Published 9 May 2025 in cs.LG and cs.CV

Abstract: This paper proposes a method MTL-Swin-Unet which is multi-task learning using transformers for classification and semantic segmentation. For spurious-correlation problems, this method allows us to enhance the image representation with two other image representations: representation obtained by semantic segmentation and representation obtained by image reconstruction. In our experiments, the proposed method outperformed in F-value measure than other classifiers when the test data included slices from the same patient (no covariate shift). Similarly, when the test data did not include slices from the same patient (covariate shift setting), the proposed method outperformed in AUC measure.

Summary

The paper introduces MTL-Swin-Unet, a multitask learning approach using Swin Transformer and Swin-Unet for brain hematoma marker recognition, designed to mitigate spurious correlations.
The method integrates classification, semantic segmentation, and image reconstruction tasks within a unified framework to enhance image feature representation for robust recognition.
Experiments show MTL-Swin-Unet achieves superior accuracy and AUC over baselines, particularly in datasets with covariance shifts, highlighting the benefit of integrating the segmentation task.

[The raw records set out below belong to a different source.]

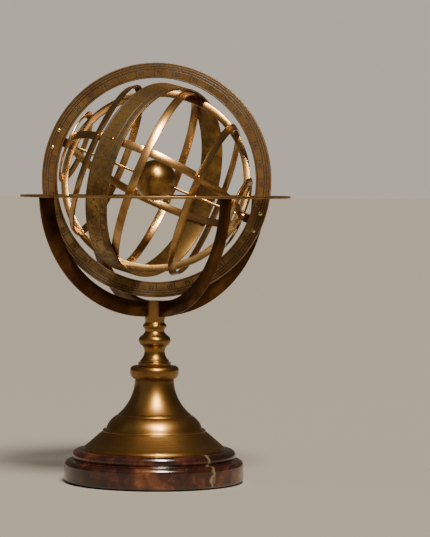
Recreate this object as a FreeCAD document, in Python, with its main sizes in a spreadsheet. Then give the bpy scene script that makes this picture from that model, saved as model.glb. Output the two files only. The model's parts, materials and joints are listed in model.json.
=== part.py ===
import FreeCAD, Part
import math
import os
import re
import Sketcher
from FreeCAD import Placement, Rotation, Vector

# Armillary sphere, a brass tabletop model on a turned stone base.
# +Z is up. The origin is at the middle of the underside, on the axis of the stand. The meridian
# ring stands in the XZ plane and the north pole of the cage leans towards -X.

SIZES = {
    # stone base and its fixings
    "felt_radius": 86, "felt_thick": 1.5,
    "stone_radius": 91, "stone_step_radius": 82.7,
    "stone_step_height": 22.5, "stone_height": 33, "stone_round": 5,
    "well_radius": 14, "well_height": 13, "rod_hole": 3.2,
    "tie_radius": 3, "tie_bottom": 3, "washer_radius": 11, "washer_thick": 1.5,
    "nut_across": 10, "nut_thick": 5,
    # bell-shaped foot
    "rim_radius": 72.2, "rim_height": 2.4, "bell_bead": 51.9, "bell_bead_height": 52.3,
    "dome_base": 48.7, "dome_top": 36.9, "dome_height": 67.5,
    "trumpet_base": 36.2, "trumpet_radius": 19.7, "bell_height": 105, "bell_wall": 3,
    # collar and baluster stem
    "collar_radius": 24.7, "collar_foot": 21.8, "collar_height": 117.6,
    "disc_radius": 16.6, "disc_height": 121, "flare_radius": 15, "flare_height": 123.2,
    "waist_radius": 10.3, "waist_height": 132.3, "bulb_radius": 16.1, "bulb_height": 143.4,
    "throat_radius": 9.7, "throat_height": 152.5, "bead_radius": 12, "bead_height": 158.3,
    "stem_height": 161.6, "stem_top": 9.8,
    # cradle
    "boss_radius": 10.4, "plate_thick": 3, "plate_radius": 125, "plate_width": 15.8,
    "plate_aside": 10, "plate_drop": 12.8, "plate_turn": 45,
    # horizon ring
    "sphere_height": 305.5, "horizon_outer": 136.5, "horizon_inner": 106, "horizon_thick": 2.4,
    "horizon_drop": 16.5, "notch_reach": 118.1, "notch_fit": 0.3,
    "screw_circle": 128, "screw_radius": 1, "screw_head": 2.2, "screw_length": 9,
    # meridian ring and the brackets that carry the poles
    "meridian_outer": 118.6, "meridian_inner": 103, "meridian_thick": 3,
    "bracket_width": 26, "bracket_thick": 2, "bracket_reach": 116, "lug_width": 9,
    "lug_start": 98.7, "lug_end": 102.8, "lug_front": 3, "pivot_fit": 0.05,
    "rivet_reach": 112.2, "rivet_spread": 9.2, "rivet_radius": 1.3, "rivet_head": 2.3,
    "rivet_head_thick": 1.2,
    # cage of rings
    "pole_lift": 21.67, "cage_turn": 18.35, "obliquity": 22.9,
    "inner_radius": 93.9, "strip_thick": 2.1, "strip_width": 8,
    "flat_inner": 89, "flat_thick": 3,
    "small_ring_width": 7.5, "tropic_latitude": 34.65, "polar_latitude": 68.7,
    "zodiac_width": 26, "outer_seat": 96.1, "outer_thick": 1.8, "lap_fit": 0.1,
    "pole_rod_radius": 1.5, "pole_rod_shoulder": 88.9, "pivot_radius": 1, "pivot_end": 102.6,
    "pole_collar_radius": 4, "pole_collar_end": 98.4, "earth_radius": 20.7,
    "pin_radius": 0.75, "pin_root": 92, "pin_head": 1.7, "pin_head_thick": 0.7,
}

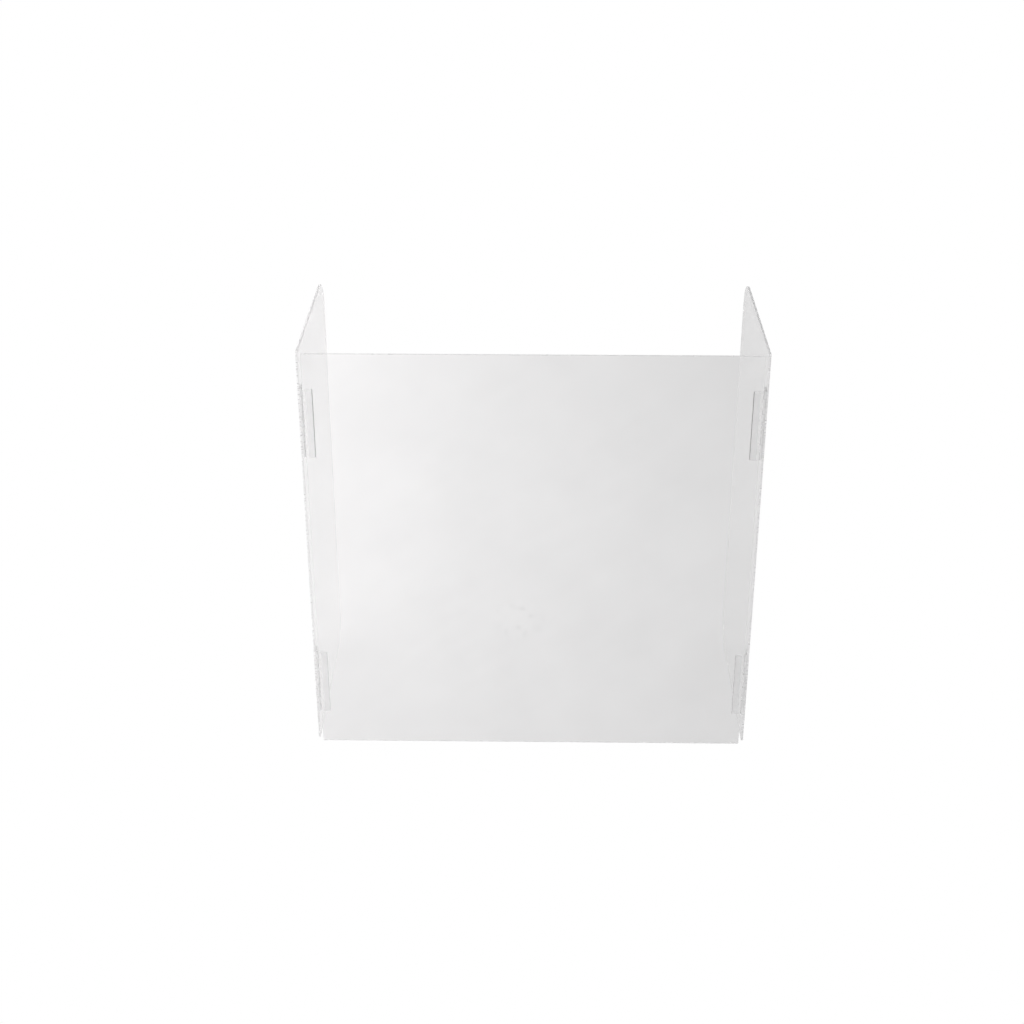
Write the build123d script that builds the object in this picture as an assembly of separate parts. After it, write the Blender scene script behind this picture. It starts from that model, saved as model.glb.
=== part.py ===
from build123d import *
import os

# A free-standing desk privacy panel: a square clear front sheet, with a clear side sheet
# folded back from each of its upright edges on an upper and a lower clear plastic hinge.
# Millimetres, +Z up. The origin is the middle of the footprint, on the desk.
# The front panel's outer face looks towards -Y and the side panels reach back to +Y.

# Sheets
SHEET_T = 3.0
FRONT_W = 610.0
PANEL_H = 610.0
SIDE_LEN = 297.0
REAR_CORNER_R = 40.0
SMALL_CORNER_R = 2.0
EDGE_EASE = 0.25

# Hinges
HINGE_LEN = 100.0
HINGE_INSET = 51.0
KNUCKLES = 9
KNUCKLE_GAP = 0.3
BARREL_R = 2.1
BARREL_CLEARANCE = 0.35
PIN_R = 1.0
RUNNING_FIT = 0.05
LEAF_T = 1.5
LEAF_REACH = 15.5
LEAF_CORNER_R = 1.5
LEAF_BEVEL_IN = 1.2
LEAF_BEVEL_DOWN = 0.6

# Clear double-sided strips that bond the leaves to the sheets
BOND_T = 0.3
BOND_W = 8.5
BOND_MARGIN = 0.8

# Distances from a pin's axis
AXIS_TO_LEAF = 0.2
AXIS_TO_BOND = AXIS_TO_LEAF + LEAF_T
AXIS_TO_SHEET = AXIS_TO_BOND + BOND_T
AXIS_TO_SHEET_EDGE = 2.6

# Worked out from the sizes above
DEPTH = SHEET_T + AXIS_TO_SHEET + AXIS_TO_SHEET_EDGE + SIDE_LEN
FRONT_FACE_Y = -DEPTH / 2
AXIS_X = FRONT_W / 2 + AXIS_TO_SHEET_EDGE
AXIS_Y = FRONT_FACE_Y + SHEET_T + AXIS_TO_SHEET
KNUCKLE_PITCH = HINGE_LEN / KNUCKLES
LEAF_ROOT = BARREL_R + BARREL_CLEARANCE

# Left and right as seen from in front
SIDES = {"left": -1, "right": 1}
HINGE_BASE_Z = {"upper": PANEL_H - HINGE_INSET - HINGE_LEN, "lower": HINGE_INSET}


def block(xs, ys, zs):
    """A box between two limits along each axis, given in either order."""
    spans = [sorted(pair) for pair in (xs, ys, zs)]
    centre = [(low + high) / 2 for low, high in spans]
    size = [high - low for low, high in spans]
    return Pos(*centre) * Box(*size)


def eased(sheet, normal):
    """Takes the sharp arrises off both faces of a sheet that lies square to an axis."""
    faces = sheet.faces().sort_by(normal)
    return chamfer(faces[0].edges() + faces[-1].edges(), EDGE_EASE)


def front_panel():
    sheet = block((-FRONT_W / 2, FRONT_W / 2), (FRONT_FACE_Y, FRONT_FACE_Y + SHEET_T), (0, PANEL_H))
    sheet = fillet(sheet.edges().filter_by(Axis.Y), SMALL_CORNER_R)
    return eased(sheet, Axis.Y)


def side_panel(side):
    """The two rear corners have a large radius and the two front corners are nearly square."""
    inner = AXIS_X + AXIS_TO_SHEET
    start = AXIS_Y + AXIS_TO_SHEET_EDGE
    sheet = block((side * inner, side * (inner + SHEET_T)), (start, start + SIDE_LEN), (0, PANEL_H))
    sheet = fillet(sheet.edges().filter_by(Axis.X).sort_by(Axis.Y)[-2:], REAR_CORNER_R)
    sheet = fillet(sheet.edges().filter_by(Axis.X).sort_by(Axis.Y)[:2], SMALL_CORNER_R)
    return eased(sheet, Axis.X)


# A leaf and its strip are made on the hinge's own axes: the pin stands on Z, the leaf reaches
# out along +X, and the sheet that the leaf is bonded to lies towards -Y.


def leaf_plate():
    """The flat of a leaf, with rounded free corners and a shallow bevel down to its free edge."""
    plate = block((LEAF_ROOT, LEAF_REACH), (-AXIS_TO_LEAF, -AXIS_TO_BOND), (0, HINGE_LEN))
    plate = fillet(plate.edges().filter_by(Axis.Y).sort_by(Axis.X)[-2:], LEAF_CORNER_R)
    inner_face = plate.faces().sort_by(Axis.Y)[-1]
    free_edge = plate.faces().sort_by(Axis.X)[-1].edges().sort_by(Axis.Y)[-1]
    return chamfer(free_edge, LEAF_BEVEL_IN, LEAF_BEVEL_DOWN, reference=inner_face)


def knuckle(low, high):
    """A length of barrel with the web that joins it to its leaf."""
    barrel = Pos(0, 0, (low + high) / 2) * Cylinder(BARREL_R, high - low)
    return barrel + block((0, LEAF_ROOT), (-AXIS_TO_LEAF, -AXIS_TO_BOND), (low, high))


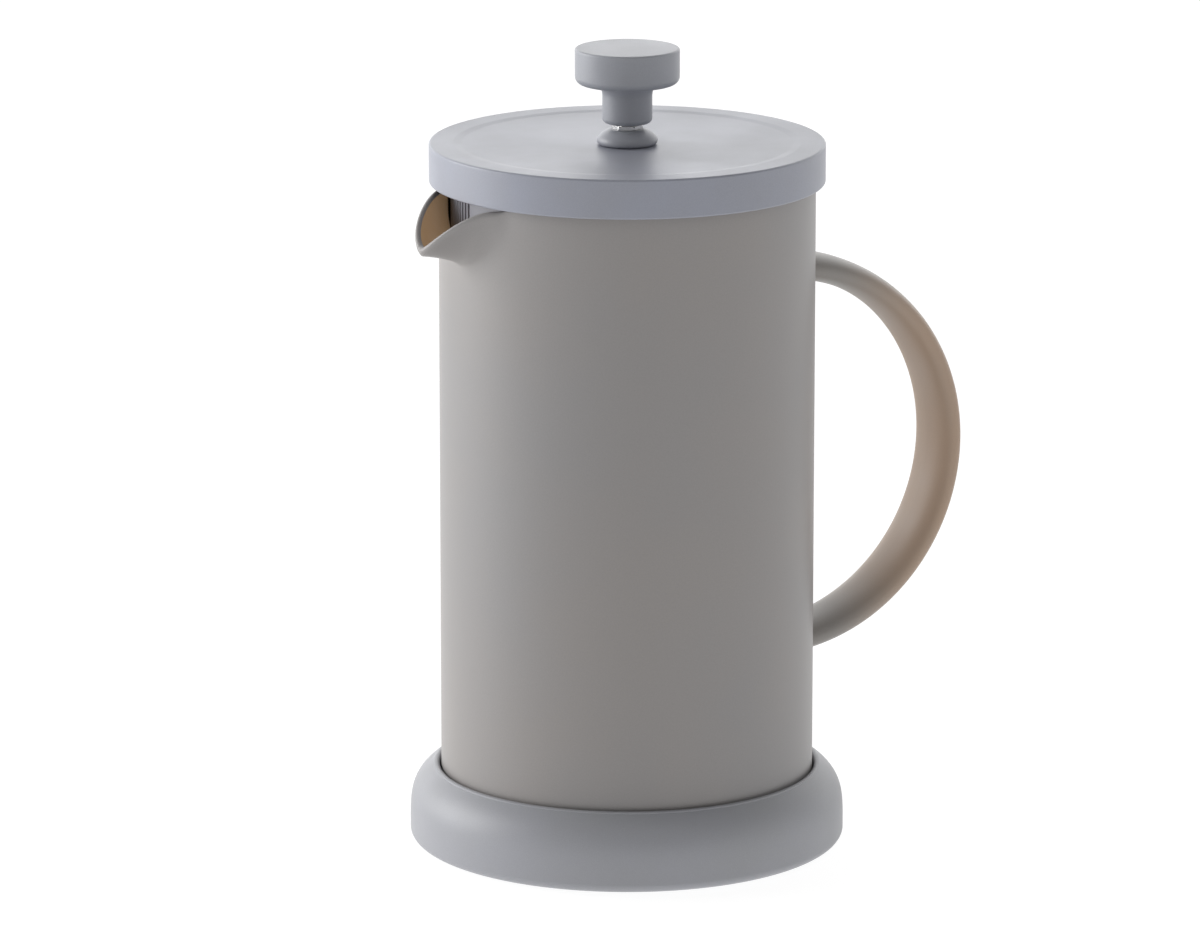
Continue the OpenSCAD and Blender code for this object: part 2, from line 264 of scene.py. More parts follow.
def makeHandleGlass():
    # round the bow, light coming through the glass is painted in as a browner, warmer colour
    finish = Finish("handleGlass", Coat_Roughness=0.3, Coat_IOR=1.5, IOR=1.5, Emission_Strength=1.0)
    low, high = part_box("handle")
    bow = finish.fit(finish.axis("X"), low.x + 0.008, high.x - 0.012, 0, 1, "SMOOTHSTEP")
    cloud = finish.noise(60, detail=3)
    speck = finish.noise(2600, detail=2)
    # the painted light coming through fades out at the outer face, which keeps the body's grey
    across = finish.axis("X") - handle["middleX"]
    rise = finish.axis("Z") - (low.z + high.z) / 2
    arm = (across * across + rise * rise) ** 0.5
    edge = high.x - handle["middleX"]
    thin = finish.fit(arm, edge - 0.0022, edge - 0.0002, 1, 0.15, "SMOOTHSTEP")
    warm = bow * finish.fit(cloud, 0.3, 0.7, 0.85, 1) * thin
    # painted light: the +Y half of the bow is coloured paler, as the side the light falls on
    inner = finish.fit(finish.axis("Y"), -0.001, 0.001, 0, 0.45, "SMOOTHSTEP")
    middleWithPaintedLight = finish.blend(inner, handlePaint["middle"], handlePaint["paintedLitSide"])
    tone = finish.blend(warm, handlePaint["ends"], middleWithPaintedLight)
    grain = finish.blend(0.03, tone, finish.fit(speck, 0.25, 0.75, 0.0, 1.0), "OVERLAY")
    peel = finish.noise(520, detail=2)
    bump = finish.bump(peel * 0.7 + speck * 0.3, 0.1, 0.00006)
    finish.feed(Base_Color=grain, Roughness=finish.fit(cloud, 0.3, 0.7, 0.4, 0.48), Normal=bump)
    # painted glow: an emission, strongest on the -Y side of the bow, stands in for light coming through the
    # glass
    side = finish.fit(finish.axis("Y"), -0.0085, 0.001, 1, 0, "SMOOTHSTEP")
    paintedGlow = finish.blend(side * bow, handlePaint["paintedGlowEnds"], handlePaint["paintedGlowSide"])
    finish.feed(Emission_Color=paintedGlow)
    glow = finish.node("ShaderNodeBsdfTranslucent", inputs={"Color": handlePaint["glow"]})
    surface = finish.node("ShaderNodeMixShader", inputs={0: warm * handlePaint["glowShare"], 2: glow})
    finish.tree.links.new(finish.shader.outputs[0], surface.socket.node.inputs[1])
    finish.tree.links.new(surface.socket, finish.output.inputs["Surface"])
    return finish.material


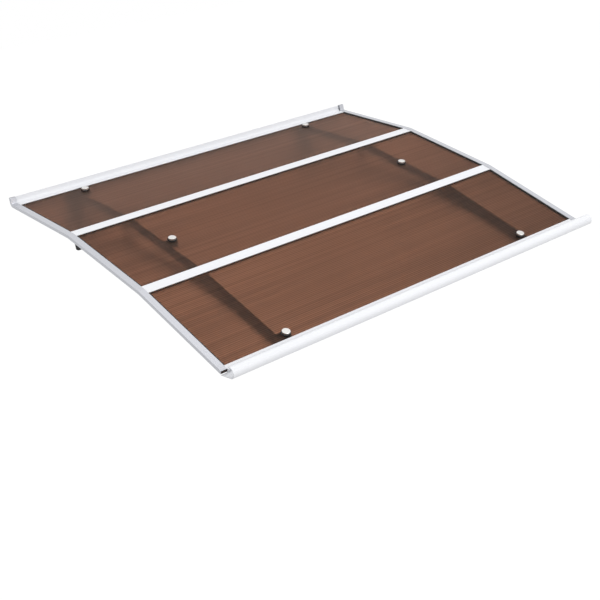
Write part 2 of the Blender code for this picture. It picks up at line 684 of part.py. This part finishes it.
# Hex bolt, with its head on the inner face of the fin
def hex_bolt(number, y, z, side, sign):
    head = bmesh.new()
    bmesh.ops.create_cone(head, cap_ends=True, segments=6, depth=HEX_T,
                          radius1=HEX_AF / math.sqrt(3), radius2=HEX_AF / math.sqrt(3))
    bmesh.ops.translate(head, verts=head.verts, vec=(0.0, 0.0, HEX_T / 2))
    seat = sign * (WEB_X - 2 * GAP - FIN_T)
    place = Matrix.Translation((seat, y, z)) @ Matrix.Rotation(math.radians(-90 * sign), 4, "Y")
    bolt = finish(head, f"hex_bolt_{number}_{side}", STEEL, place)
    shank = turned([(0.0, HEX_T / 2), (HEX_BOLT_D / 2, HEX_T / 2), (HEX_BOLT_D / 2, -HEX_BOLT_L + HEAD_EDGE),
                    (HEX_BOLT_D / 2 - HEAD_EDGE, -HEX_BOLT_L), (0.0, -HEX_BOLT_L)], SMALL_SEGMENTS)
    combine(bolt, cutter(shank, f"add_shank_{number}_{side}", place), "UNION")


for panel_index in range(3):
    sheet_panel(panel_index)
wall_bar()
BAR_DEPTHS = (cross_bar("cross_bar_rear", 1), cross_bar("cross_bar_front", 2))
gutter_bar()
for side_name, side_sign in SIDES:
    side_trim(side_name, side_sign)
    bracket_arm(side_name, side_sign, BAR_DEPTHS)
    wall_plate(side_name, side_sign)
    for bolt_label, bolt_panel, bolt_along in BOLTS:
        disc_bolt(bolt_label, bolt_panel, bolt_along, side_name, side_sign)
    for bolt_number, (bolt_y, bolt_z) in enumerate(joint_bolt_spots(), 1):
        hex_bolt(bolt_number, bolt_y, bolt_z, side_name, side_sign)
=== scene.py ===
# %% [markdown]
# A door canopy, from frame to finish
#
# A door canopy is a small roof on a wall. This one has three flat panels of brown twin-wall sheet, held
# by coated aluminium bars and two side trims, on two bracket arms. The panels step down like a shallow
# arch, and a gutter closes the front edge.
#
# The measured solids come in as a fixed frame. They could be modelled again here, but then the looks
# and the solids would drift apart. So the solids stay as they are, and this lesson gives each one its
# finish, adds the smallest parts, and sets up the light and the camera.

# %% Load the frame
import math

import bmesh
import bpy
from mathutils import Matrix, Vector


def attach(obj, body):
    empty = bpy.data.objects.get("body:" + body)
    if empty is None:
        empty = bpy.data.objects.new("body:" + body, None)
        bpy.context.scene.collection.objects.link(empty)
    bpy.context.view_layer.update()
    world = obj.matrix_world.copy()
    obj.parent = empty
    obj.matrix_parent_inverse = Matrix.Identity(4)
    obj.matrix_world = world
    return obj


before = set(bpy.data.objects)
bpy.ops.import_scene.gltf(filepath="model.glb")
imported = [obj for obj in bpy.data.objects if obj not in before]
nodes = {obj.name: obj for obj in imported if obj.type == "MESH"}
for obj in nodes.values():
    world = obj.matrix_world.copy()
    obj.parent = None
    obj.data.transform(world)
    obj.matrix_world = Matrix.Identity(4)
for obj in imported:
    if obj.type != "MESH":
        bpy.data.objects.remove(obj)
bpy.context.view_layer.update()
print("pieces in the frame:", len(nodes))


# %% [markdown]
# The camera stands in front of the canopy, to its left, and a little above it, and it is tilted about
# its own axis. Euler angles could describe that, but they hide which turn does what. Here an azimuth,
# an elevation and a roll build the three axes of the camera one after the other, so each can be changed
# by itself.

# %% The camera
PICTURE_WIDTH = 600.0
FOCAL_PIXELS = 1083.3
SENSOR_MM = 36.0
FAR_CLIP = 200.0
CAMERA_SPOT = Vector((-1.6955, -2.8103, 0.5253))
AZIMUTH = math.radians(-35.346)
ELEVATION = math.radians(17.652)
ROLL = math.radians(-9.791)

back = Vector((
    math.sin(AZIMUTH) * math.cos(ELEVATION),
    -math.cos(AZIMUTH) * math.cos(ELEVATION),
    math.sin(ELEVATION),
))
level_right = Vector((math.cos(AZIMUTH), math.sin(AZIMUTH), 0.0))
level_up = back.cross(level_right)
right = math.cos(ROLL) * level_right + math.sin(ROLL) * level_up
up = math.cos(ROLL) * level_up - math.sin(ROLL) * level_right

lens = bpy.data.cameras.new("camera")
lens.sensor_width = SENSOR_MM
lens.lens = FOCAL_PIXELS / PICTURE_WIDTH * SENSOR_MM
lens.clip_end = FAR_CLIP
camera = bpy.data.objects.new("camera", lens)
camera.matrix_world = Matrix.Translation(CAMERA_SPOT) @ Matrix((right, up, back)).transposed().to_4x4()
scene = bpy.context.scene
scene.collection.objects.link(camera)
bpy.context.scene.camera = camera
print("lens in millimetres:", round(lens.lens, 2))


# %% [markdown]
# A node tree in code is easier to read when a node is made, set and wired in one line. Blender's own
# calls take a line for each of these steps. So this helper adds a node, fills its sockets by name, and
# links whatever socket it is given. Where inputs of a node share a name, their number is given instead,
# such as n0 for the first.

# %% A helper for node trees
def add_node(tree, kind, settings=None, **sockets):
    """A new node; settings are its own properties, sockets are inputs by name (spaces as _)."""
    node = tree.nodes.new(kind)
    for name, value in (settings or {}).items():
        setattr(node, name, value)
    for name, value in sockets.items():
        wire(tree, node, name.replace("_", " "), value)
    return node


def wire(tree, node, name, value):
    """Sets one input of a node, or links it when the value is another node's output."""
    numbered = name[0] == "n" and name[1:].isdigit()
    socket = node.inputs[int(name[1:]) if numbered else name]
    if isinstance(value, bpy.types.NodeSocket):
        tree.links.new(value, socket)
    else:
        socket.default_value = value


# %% Helpers for numbers and colours
def math_node(tree, operation, *values):
    """The result of one step of arithmetic; each value is a number or a socket."""
    node = add_node(tree, "ShaderNodeMath", {"operation": operation})
    for index, value in enumerate(values):
        wire(tree, node, f"n{index}", value)
    return node.outputs[0]


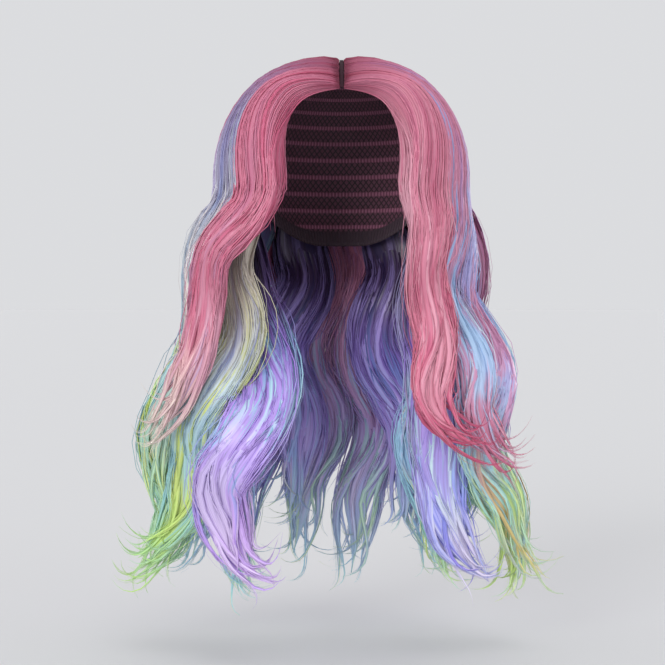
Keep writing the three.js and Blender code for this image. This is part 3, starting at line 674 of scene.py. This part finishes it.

Exploration of MTL-Swin-Unet for Brain Hematoma Marker Recognition

The paper presented by Hirata and Okita introduces a method named MTL-Swin-Unet, leveraging multitask learning utilizing transformers for classification and semantic segmentation in the context of brain hematoma marker recognition. The proposed methodology addresses the spurious-correlation phenomenon, a prevalent issue in image recognition models where unintended associations are formed between non-target objects within the image.

Methodology and Architecture

The core innovation lies in enhancing image representation through three distinct processes: semantic segmentation, image reconstruction, and classification. These tasks are integrated within a unified framework using the Swin-Unet architecture. The Swin Transformer encoder serves as the backbone, undergoing gradual downsampling to generate hierarchical representations which are utilized for segmentation and reconstruction tasks, while also providing succinct features for classification via a linear layer.

The paper introduces two methodologies: multi-task learning and joint learning. In the multi-task learning setup, the network is trained concurrently for classification, semantic segmentation, and image reconstruction tasks, sharing parameters through a weighted sum of loss functions. Conversely, joint learning is realized by initially training an encoder for segmentation tasks, followed by freezing its parameters while utilizing the frozen encoder for subsequent classification tasks.

Experimental Validation

Experiments were conducted using CT images from 11 institutions to assess the validity of the proposed model in distinguishing hypodensity markers from other brain lesion types. The findings revealed that MTL-Swin-Unet (cls + seg + rec) achieved notable accuracy and AUC improvements across different datasets, demonstrating its efficacy in handling scenarios both with and without covariance shift.

Results Analysis

MTL-Swin-Unet exhibited superior performance compared to baseline models such as ResNet152, Swin Transformer, and joint-CNN architectures, particularly in settings involving covariance shifts. The segmentation task significantly contributed to refining representations beneficial for the classification task, whereas image reconstruction alone appeared to provide excess or conflicting information.

Moreover, an interesting aspect of the experiments highlighted that while increasing the model size resulted in slight improvements, the default model configurations generally achieved satisfactory outcomes. This suggests that model architecture and task integration hold more substantial influence over performance than merely scaling model size.

Implications and Future Directions

The implications of this research are pivotal for medical image analysis, specifically in improving the accuracy of lesion detection in brain CT scans. The approach exemplifies how multitask learning can minimize spurious correlations by enhancing image features through simultaneous engagement with complementary tasks. The findings pave the way for more robust image recognition models in medical diagnostics.

Future research may explore extending the multitask learning framework to other medical imaging modalities or further optimizing the balance between task weights to enhance model adaptability. Additionally, continued development in AI explainability tools, like Grad-CAM, remains crucial to ensure model transparency in settings where predictive reasoning must align with clinical understanding.

In summary, MTL-Swin-Unet embodies an effective strategy in addressing challenges inherent to medical image classification, with its methodical use of transformer-based multitask learning proving beneficial for complex recognition tasks.